Opinion ID: 2377179
Heading Depth: 1
Heading Rank: 2

Heading: Contemporaneousness

Text: In Booth v. State, supra, 306 Md. at 324, 508 A.2d 976, we discussed the requirement that a statement of present sense impression be essentially contemporaneous with the event it describes: [B]ecause the presumed reliability of a statement of present sense impression flows from the fact of spontaneity, the time interval between observation and utterance must be very short. The appropriate inquiry is whether, considering the surrounding circumstances, sufficient time elapsed to have permitted reflective thought. See McCormick on Evidence § 298, at 862 (3d ed. E. Cleary 1984).

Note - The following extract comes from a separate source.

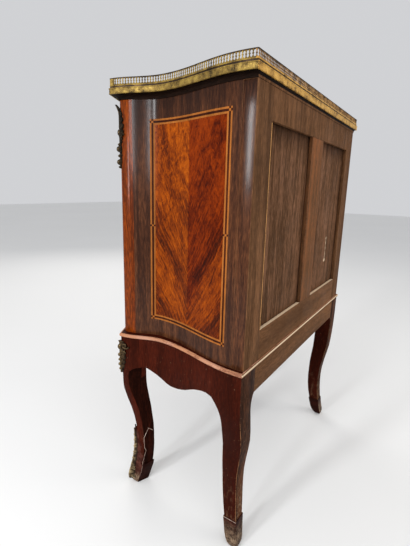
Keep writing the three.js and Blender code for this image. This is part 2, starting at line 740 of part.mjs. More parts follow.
function addAprons() {
  const sideFront = corners.front.y + ear.frontSide.reach;
  const sideBack = corners.rear.y - ear.rearSide.reach;
  const between = (a, b, share) => THREE.MathUtils.lerp(a, b, share);
  const sideEdge = profile([
    [sideFront, ear.frontSide.top],
    [between(sideFront, sideBelly.y, 0.45), between(ear.frontSide.top, sideBelly.drop, 0.53)],
    [between(sideFront, sideBelly.y, 0.8), between(ear.frontSide.top, sideBelly.drop, 0.9)],
    [sideBelly.y, sideBelly.drop],
    [between(sideBelly.y, sideArch.y, 0.35), between(sideBelly.drop, sideArch.drop, 0.2)],
    [between(sideBelly.y, sideArch.y, 0.7), between(sideBelly.drop, sideArch.drop, 0.73)],
    [sideArch.y, sideArch.drop],
    [sideBack, ear.rearSide.top],
  ]);
  const sideLow = (y) => legHeight - sideEdge(y);
  const sideApron = sideBoard(
    friezePlan, sideFront + seat, sideBack - seat, frieze.thick, sideLow, legHeight,
  );
  addPair('side_apron', sideApron, 'stained');

  const frontEnd = corners.front.x - ear.frontEnd.reach;
  const frontEdge = profile([
    [0, frontBelly],
    [frontArch.x * 0.3, between(frontBelly, frontArch.drop, 0.12)],
    [frontArch.x * 0.65, between(frontBelly, frontArch.drop, 0.75)],
    [frontArch.x, frontArch.drop],
    [frontEnd, ear.frontEnd.top],
  ]);
  const frontRings = stations(seat - frontEnd, frontEnd - seat, 28).map((x) => {
    const [y, low] = [frontY(friezePlan, x), legHeight - frontEdge(Math.abs(x))];
    return [
      new THREE.Vector3(x, y, low),
      new THREE.Vector3(x, y, legHeight),
      new THREE.Vector3(x, y + frieze.thick, legHeight),
      new THREE.Vector3(x, y + frieze.thick, low),
    ];
  });
  add('front_apron', loft(frontRings), 'rosewood');

  const backEnd = corners.rear.x - ear.rearEnd.reach - seat;
  const backLow = legHeight - ear.rearEnd.top;
  const backApron = box(
    -backEnd, backEnd, corners.rear.y - frieze.thick, corners.rear.y, backLow, legHeight,
  );
  add('back_apron', backApron, 'bareWood');
}

// Bronze mounts

// Half of a jagged leaf outline, from its foot to its tip, with a number of lobes on each side.
function leafOutline(bottom, top, wide, lobes) {
  const right = [[wide * 0.55, bottom]];
  for (let i = 0; i < lobes; i++) {
    const reach = wide * (1 - 0.75 * (i / lobes) ** 1.3);
    const step = (top - bottom) / (lobes + 0.6);
    const foot = bottom + step * i;
    right.push([reach, foot + step * 0.55], [reach * 0.62, foot + step]);
  }
  const left = right.slice().reverse().map(([a, z]) => [-a, z]);
  return [...right, [0, top], ...left];
}

// A flat outline pushed along a level direction, to cut a mount out of a skin.
function cutter(outline, origin, outward, from, to) {
  const across = new THREE.Vector3(-outward.y, outward.x, 0);
  const rings = [from, to].map((s) => outline.map(([a, z]) => (
    new THREE.Vector3(origin.x, origin.y, 0)
      .addScaledVector(outward, s)
      .addScaledVector(across, a)
      .setZ(z)
  )));
  return toSolid(loft(rings));
}

const kneeOut = new THREE.Vector3(1, -1, 0).normalize(); // the way the front arrises face

// The leg with the clearance that a mount keeps from it.
function legWood(corner) {
  return toSolid(loft(legRings(corner, legLevels(corner), seat)));
}

function legShell(corner, bottom, top, thick) {
  const inside = (z) => z > bottom && z < top;
  const levels = [bottom, ...legLevels(corner).filter(inside), top];
  return toSolid(loft(legRings(corner, levels, seat + thick))).subtract(legWood(corner));
}

function addSabots() {
  const { front, rear } = corners;
  const shell = legShell(front, sabot.lift, sabot.leaf, bronze);
  const middle = legRing(front, sabot.collar)[5].clone().lerp(legRing(front, sabot.collar)[0], 0.5);
  const leaf = leafOutline(sabot.lift, sabot.leaf, sabot.wide, 5);
  const far = 60;
  const leafCut = cutter(leaf, middle, kneeOut, 0, far);
  const collar = cutter(
    [[-far, sabot.lift], [far, sabot.lift], [far, sabot.collar], [-far, sabot.collar]],
    middle, kneeOut, -far, far,
  );
  const spineLevels = legLevels(front).filter((z) => z > sabot.toe && z < sabot.leaf);
  const spine = rod(
    spineLevels.map((z) => legRing(front, z, bronze)[0]),
    spineLevels.map((z) => sabot.spine * (1 - 0.5 * z / sabot.leaf)),
  );
  const cast = shell.intersect(leafCut.add(collar)).add(toSolid(spine)).subtract(legWood(front));
  addPair('sabot_front', toGeometry(cast), 'bronze');
  addPair('sabot_rear', toGeometry(legShell(rear, sabot.lift, sabot.rearTop, bronze)), 'bronze');
}

function addKneeMounts() {
  const corner = corners.front;
  const { wide, thick, boss } = kneeMount;
  const [bottom, top] = [legHeight - kneeMount.bottomDrop, legHeight - kneeMount.topDrop];
  const shell = legShell(corner, bottom, top, thick);
  const kneeCut = 40; // the cut starts here, counted from the inner corner of the leg
  const inner = legRing(corner, top)[5];
  const leaf = leafOutline(top, bottom, wide, 4);
  const leafCut = cutter(leaf, inner, kneeOut, kneeCut, kneeCut + corner.side.reach);
  const bosses = [0.84, 0.5, 0.2].map((share, i) => {
    const size = boss - 0.5 * i;
    const z = THREE.MathUtils.lerp(bottom, top, share);
    return toSolid(dome(legRing(corner, z, thick)[0], [size, size, 2.2 * size]));
  });
  const cast = bosses.reduce((sum, piece) => sum.add(piece), shell.intersect(leafCut));
  addPair('knee_mount', toGeometry(cast.subtract(legWood(corner))), 'bronze');
}

// A tall leaf over a thin tail with two knobs, bent round the nose of the front post.
function addCornerMounts() {
  const { drop, tall, leaf, leafWide, tailWide, knob } = cornerMount;
  const top = caseTop - drop;
  const bottom = top - tall;
  const nose = new THREE.Vector3(casePlan.nose, casePlan.noseY, 0);
  const cantFace = new THREE.Vector3(casePlan.noseY - casePlan.cantY, casePlan.cant - casePlan.nose, 0);
  const outward = cantFace.normalize().add(new THREE.Vector3(1, 0, 0)).normalize();
  const skin = toSolid(slab(planLoop(casePlan, seat + bronze), bottom, top));
  const wood = toSolid(slab(planLoop(casePlan, seat), bottom - leaf, caseTop));
  const behind = 20;
  const origin = nose.clone().addScaledVector(outward, -behind);
  const cut = (outline) => cutter(outline, origin, outward, 0, 2 * behind);
  const tailCut = cut(leafOutline(bottom, top, tailWide, 7));
  const outlines = tailCut.add(cut(leafOutline(top - leaf, top, leafWide, 4)));
  const sunk = casePlan.noseRound * 0.17;
  const spot = (z, out) => nose.clone().addScaledVector(outward, out - sunk).setZ(z);
  const knobs = [[2, knob], [7.5, knob + 1]].map(([up, size]) => (
    toSolid(dome(spot(bottom + up * knob, 1), [size, size, size * 1.5]))
  ));
  const curlHeights = [0.95, 0.6, 0.27, 0.07, 0.02].map((share) => top - leaf * share);
  const curl = rod(curlHeights.map((z, i) => spot(z, [2, 3, 4, 7, 11][i])), [3, 5, 5, 4, 2.5]);
  const cast = knobs.reduce((sum, piece) => sum.add(piece), skin.intersect(outlines));
  addPair('corner_mount', toGeometry(cast.add(toSolid(curl)).subtract(wood)), 'bronze');
}

// Drawers

const drawerHalf = postInner - slideGap; // half width of a drawer
const drawerFrontInner = casePlan.cantY + drawerFront;
const drawerRear = rearPostFront - drawerBackRoom; // rear face of a drawer

function drawerFrontOutline(grow = 0) {
  const outline = stations(-drawerHalf, drawerHalf, 2 * frontSteps).map((x) => (
    new THREE.Vector2(x, frontY(casePlan, x) - grow)
  ));
  outline.push(new THREE.Vector2(drawerHalf, drawerFrontInner));
  outline.push(new THREE.Vector2(-drawerHalf, drawerFrontInner));
  return outline;
}

function addDrawer(n) {
  const name = `drawer_${drawerCount - n}`;
  const low = openingBottom(n) + seat;
  const high = openingBottom(n) + openingHeight - slideGap;
  const sideTop = high - drawerStep;
  add(`${name}_front`, slab(drawerFrontOutline(), low, high), 'inlay');

  const inner = drawerHalf - drawerSide;
  const grooveLow = low + drawerBottomLift;
  const grooveHigh = grooveLow + drawerBottom + grooveGap;
  const grooveX = inner + drawerTongue + grooveGap;
  const sideSection = [
    [inner, low], [drawerHalf, low], [drawerHalf, sideTop], [inner, sideTop],
    [inner, grooveHigh], [grooveX, grooveHigh], [grooveX, grooveLow], [inner, grooveLow],
  ];
  addPair(`${name}_side`, bar('y', sideSection, drawerFrontInner, drawerRear), 'oak');

  const bottomTop = grooveLow + drawerBottom;
  const back = box(-inner, inner, drawerRear - drawerBack, drawerRear, bottomTop, sideTop);
  add(`${name}_back`, back, 'oak');
  const bottomHalf = inner + drawerTongue;
  const bottom = box(-bottomHalf, bottomHalf, drawerFrontInner, drawerRear, grooveLow, bottomTop);
  add(`${name}_bottom`, bottom, 'oak');

  const middle = (low + high) / 2;
  const cutFront = toSolid(slab(drawerFrontOutline(seat), low, high));
  const right = handleCast(middle).subtract(cutFront);
  addPair(`${name}_handle`, toGeometry(right), 'bronze');
  add(`${name}_escutcheon`, keyPlateCast(middle + keyPlate.lift, cutFront), 'bronze');
}

// A fixed pull: two leaf bosses on the drawer front and a swelling bail between them.
function handleCast(z) {
  const at = (dx, out, dz) => {
    const x = handle.x + dx;
    return new THREE.Vector3(x, frontY(casePlan, x) - out, z + dz);
  };
  const { span, stand, drop, thick, root, rootLift } = handle;
  const bail = new THREE.CatmullRomCurve3([
    at(-span, root, rootLift),
    at(-0.72 * span, 0.8 * stand, 0),
    at(0, stand, -drop),
    at(0.72 * span, 0.8 * stand, 0),
    at(span, root, rootLift),
  ]);
  const steps = 10;
  const swell = Array.from({ length: steps + 1 }, (_, i) => (
    thick * (0.75 + 0.35 * Math.sin(Math.PI * i / steps))
  ));
  const { bossWide, bossStand, bossTall, bossLift } = handle;
  const bosses = [-1, 1].map((hand) => dome(at(hand * span, 0, bossLift), [bossWide, bossStand, bossTall]));
  return join(rod(bail.getPoints(steps), swell), ...bosses);
}

function keyPlateCast(z, cutFront) {
  const { wide, tall, stand, hole, slot } = keyPlate;
  const surface = frontY(casePlan, 0);
  const [inside, outside] = [surface + 2 * stand, surface - 2 * stand];
  const outline = new THREE.Shape();
  outline.moveTo(0, -tall / 2);
  outline.bezierCurveTo(wide * 0.5, -tall * 0.4, wide * 0.3, -tall * 0.1, wide / 2, 0);
  outline.bezierCurveTo(wide * 0.55, tall * 0.3, wide * 0.2, tall * 0.3, 0, tall / 2);
  outline.bezierCurveTo(-wide * 0.2, tall * 0.3, -wide * 0.55, tall * 0.3, -wide / 2, 0);
  outline.bezierCurveTo(-wide * 0.3, -tall * 0.1, -wide * 0.5, -tall * 0.4, 0, -tall / 2);
  const edge = outline.getPoints(5).slice(1).map((p) => [p.x, p.y + z]);
  const plate = bar('y', edge, inside, surface - stand);
  const round = Array.from({ length: 8 }, (_, k) => [
    hole * Math.cos(Math.PI * k / 4), z + hole * (1 + Math.sin(Math.PI * k / 4)),
  ]);
  const keyhole = join(
    bar('y', round, inside, outside),
    box(-hole / 2, hole / 2, outside, inside, z - slot, z + hole),
  );
  return toGeometry(toSolid(plate).subtract(keyhole).subtract(cutFront));
}

addTop();
addCase();
addBase();
addSabots();
addKneeMounts();
addCornerMounts();
for (let n = 0; n < drawerCount; n++) addDrawer(n);

// The origin is on the floor under the middle of the whole piece.
const bounds = new THREE.Box3().setFromObject(model);
model.position.y = -(bounds.min.y + bounds.max.y) / 2;

export default model;
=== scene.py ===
"""Dresses a tall chest of three drawers: veneers, inlay, worn wood, brass gallery and bronze mounts.

Lengths in the code are millimetres in the chest's own frame: X to the right, Y to the back, Z up.
Sizes and colours that a user may change are properties of the scene.
"""

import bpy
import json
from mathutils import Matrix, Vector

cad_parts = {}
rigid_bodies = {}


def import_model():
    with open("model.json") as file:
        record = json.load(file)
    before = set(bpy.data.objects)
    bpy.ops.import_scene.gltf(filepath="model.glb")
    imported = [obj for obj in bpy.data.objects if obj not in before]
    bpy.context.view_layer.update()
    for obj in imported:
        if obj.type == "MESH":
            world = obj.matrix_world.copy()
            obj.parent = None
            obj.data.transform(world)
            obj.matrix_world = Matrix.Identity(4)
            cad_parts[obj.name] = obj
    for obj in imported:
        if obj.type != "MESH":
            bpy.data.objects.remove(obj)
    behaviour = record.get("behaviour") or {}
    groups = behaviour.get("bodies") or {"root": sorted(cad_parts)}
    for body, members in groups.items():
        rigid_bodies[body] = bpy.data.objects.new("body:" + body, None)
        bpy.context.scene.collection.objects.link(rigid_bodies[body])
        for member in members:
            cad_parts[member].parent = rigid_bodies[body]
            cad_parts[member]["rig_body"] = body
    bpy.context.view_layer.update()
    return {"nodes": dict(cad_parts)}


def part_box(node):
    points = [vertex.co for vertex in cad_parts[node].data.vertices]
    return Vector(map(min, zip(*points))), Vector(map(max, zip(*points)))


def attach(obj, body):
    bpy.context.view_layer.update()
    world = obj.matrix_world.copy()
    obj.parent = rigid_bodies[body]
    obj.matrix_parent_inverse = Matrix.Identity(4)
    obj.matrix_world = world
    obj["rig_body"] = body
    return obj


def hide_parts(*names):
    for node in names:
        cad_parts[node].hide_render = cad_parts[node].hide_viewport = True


bl_info = {
    "name": "Chest of Drawers",
    "version": (1, 0, 0),
    "blender": (4, 5, 0),
    "location": "3D View > Sidebar > Chest",
    "description": "Builds the fine surfaces and finishes of a serpentine chest of drawers",
    "category": "Add Mesh",
}

from collections import namedtuple
import json
import math

import bmesh
import bpy
from bpy.props import FloatProperty, FloatVectorProperty, PointerProperty
from mathutils import Matrix, Vector
from mathutils.bvhtree import BVHTree

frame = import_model()

METRE = 1000.0  # millimetres in a metre
X, Y, Z = Vector((1, 0, 0)), Vector((0, 1, 0)), Vector((0, 0, 1))


def paint(*colour):
    """A screen colour from 0 to 255 as the linear colour that shaders take."""
    return tuple(((c / 255 + 0.055) / 1.055) ** 2.4 if c > 10 else c / 255 / 12.92 for c in colour)


def node_low(name):
    """Lowest corner of a solid, in millimetres."""
    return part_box(name)[0] * METRE


def node_high(name):
    """Highest corner of a solid, in millimetres."""
    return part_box(name)[1] * METRE


# Plans

Plan = namedtuple("Plan", "bulge bulge_y waist waist_y nose nose_y cant cant_y bow back nose_round")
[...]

In the words of Professor Jon Waltz, absent some special corroborative circumstance, there should be no delay beyond an acceptable hiatus between perception and the cerebellum's construction of an uncalculated verbal description. Waltz, The Present Sense Impression Exception to the Rule Against Hearsay: Origins and Attributes, 66 Iowa L.Rev. 869, 880 (1981). We also held that in some instances the content of the statement may furnish sufficient evidence of its spontaneity. Id. at 330-31, 508 A.2d 976. As conceded by Respondent's counsel at oral argument, the statements as related by Trooper Byrd to Judge Cameron are self-evidently contemporaneous. [5]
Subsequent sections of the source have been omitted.